What the task requires:
Scan the records for the word "from". Copy each line that includes it.

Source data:
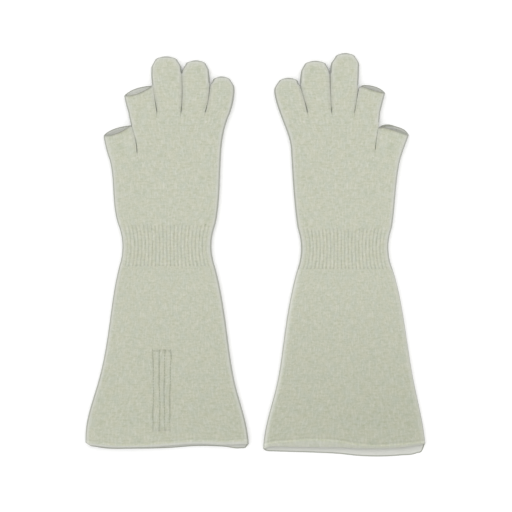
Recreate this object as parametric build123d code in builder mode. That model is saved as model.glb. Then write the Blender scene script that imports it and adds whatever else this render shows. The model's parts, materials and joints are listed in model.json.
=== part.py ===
"""A pair of long knitted gauntlet gloves, lying flat with the palms up.

Each glove is a flattened tube of knitted fabric: a flared cuff with a hem, a ribbed wrist, a palm,
a hand section and five finger tubes. The thumb and the index finger are short and open at the end,
with a bound edge, and the other three are closed by rounded tips. Bands of elastic lie in the
inside of the rib. The left glove has a stitched panel on its cuff, with a tape behind it.

The wrist and every finger bend on a hinge, where the moving end is rounded about the axis.

Frame: +X to the right, +Y towards the fingertips, +Z up. The origin is at the middle of the pair,
on the surface that it lies on. Millimetres throughout.
"""

from build123d import *
import math
import os

# Fabric
thickness = 8.0  # a glove lying flat, over both layers
wall = 1.6  # one layer of knitted fabric
edge_radius = 3.8  # rounding along the folded sides, outside
slit_gap = 0.8  # between two neighbouring fingers
mid_height = thickness / 2
glove_reach = 400.0  # longer and wider than either glove

# Hinges
hinge_radius = mid_height
hinge_offset = hinge_radius + 0.3  # from the fixed end face to the axis

# Bands at the ends of the tubes
tip_length = 12.0
finger_edge_length = 3.0
hem_length = 6.0

# Elastic laid into grooves on the inside of the wrist rib
elastic_count = 5
elastic_pitch = 6.0
elastic_middle = -3.0  # from the middle of the rib, towards the fingertips
elastic_width = 1.6
elastic_depth = 0.5
elastic_clearance = 0.05

# Stitched panel on the cuff of one glove, and the tape behind it
panel_centre = (4.5, -130.5)
panel_rows = 4
panel_row_pitch = 5.5
panel_length = 74.0
stitch_length = 1.8
stitch_pitch = 2.6
stitch_width = 0.6
stitch_height = 0.3
tape_thickness = 0.4
tape_margin = 2.0

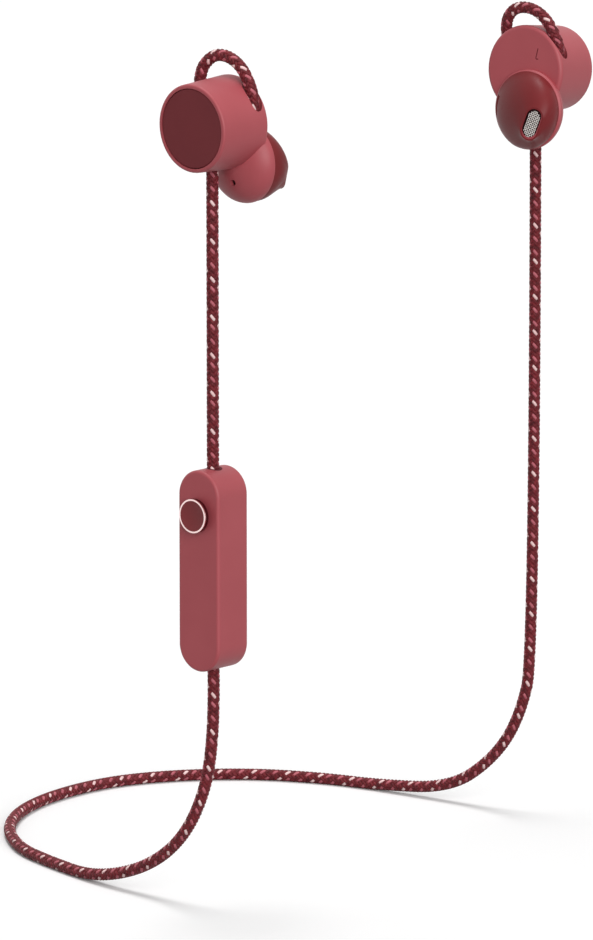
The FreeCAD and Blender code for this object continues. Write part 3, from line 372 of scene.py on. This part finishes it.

Task output:
from build123d import *
hinge_offset = hinge_radius + 0.3  # from the fixed end face to the axis
elastic_middle = -3.0  # from the middle of the rib, towards the fingertips
The FreeCAD and Blender code for this object continues. Write part 3, from line 372 of scene.py on. This part finishes it.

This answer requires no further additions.